David Swanson, the spokesman for the UN’s Office for the Coordination of Humanitarian Affairs (OCHA) in Turkey’s Gaziantep, said the agency had 20 trucks loaded with a month’s worth of food rations for 40,000 people waiting on the border. “The main issue at this point is ensuring all parties to the conflict are on the same page… This is a very complex environment and we need security guarantees,” he said. Swanson said it was unlikely security concerns would be resolved within the coming hours, allowing the convoys to move. “Based on what we’re hearing from the ground, it’s not likely to happen today.”

WAITING FOR AID
Residents in Aleppo have welcomed the lull in the fighting that has ravaged Syria, displacing more than half the population and leaving former economic powerhouse Aleppo divided and destroyed.

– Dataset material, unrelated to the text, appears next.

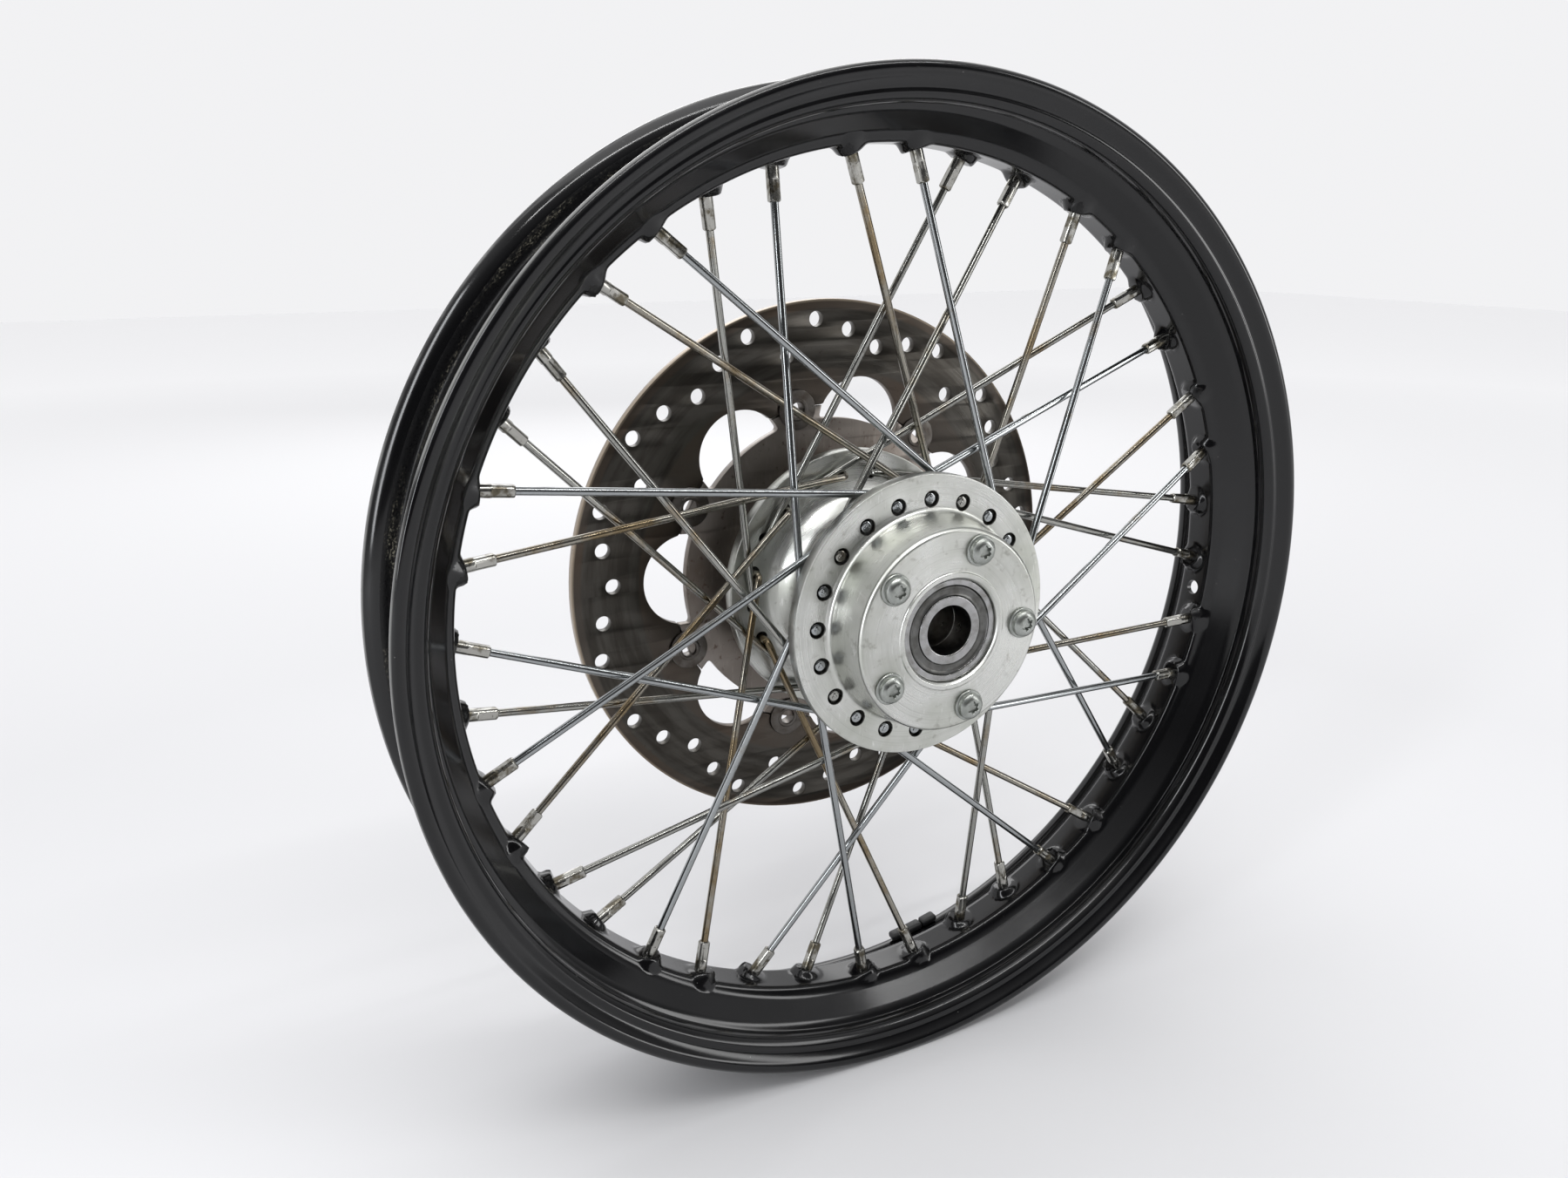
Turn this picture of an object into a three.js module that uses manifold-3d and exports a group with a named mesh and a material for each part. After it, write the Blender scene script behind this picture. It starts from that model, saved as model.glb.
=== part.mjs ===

But they expressed frustration about the delay in promised aid to eastern districts.
“The truce is good, but it’s not enough. We want food to come in,” said Abu Jamil, a resident of the Ansari neighbourhood in the besieged east. “The situation is still bad as the markets are empty,” the 55-year-old said. The deal calls for the truce to be renewed every 48 hours, and for Washington and Moscow to begin unprecedented joint targeting of extremist like IS and former Al-Qaeda affiliate Fateh al-Sham Front if the ceasefire lasts a week.
Initially, the deal allows the Syrian air force to continue strikes in
areas where IS and Fateh al-Sham, previously known as Al-Nusra Front, are present.
But once the joint Russian-US targeting begins, government warplanes “will no longer be able to fly in any areas of Syria where there is opposition or Al-Nusra Front presence,” a senior US administration official said Tuesday.
So far, only minor incidents have been reported, with the Russian defence ministry saying Tuesday it had recorded 23 rebel violations. The Observatory reported minor violations by both sides, but no casualties.
“It is very positive,” said Observatory director Rami Abdel Rahman. “If things continue on this path it will be a positive development in protecting Syrian civilians from killing, fighting and displacement.”
A crucial part of the deal calls on non-extremist rebels to break ranks with Fateh al-Sham ahead of joint US-Russian operations against the group.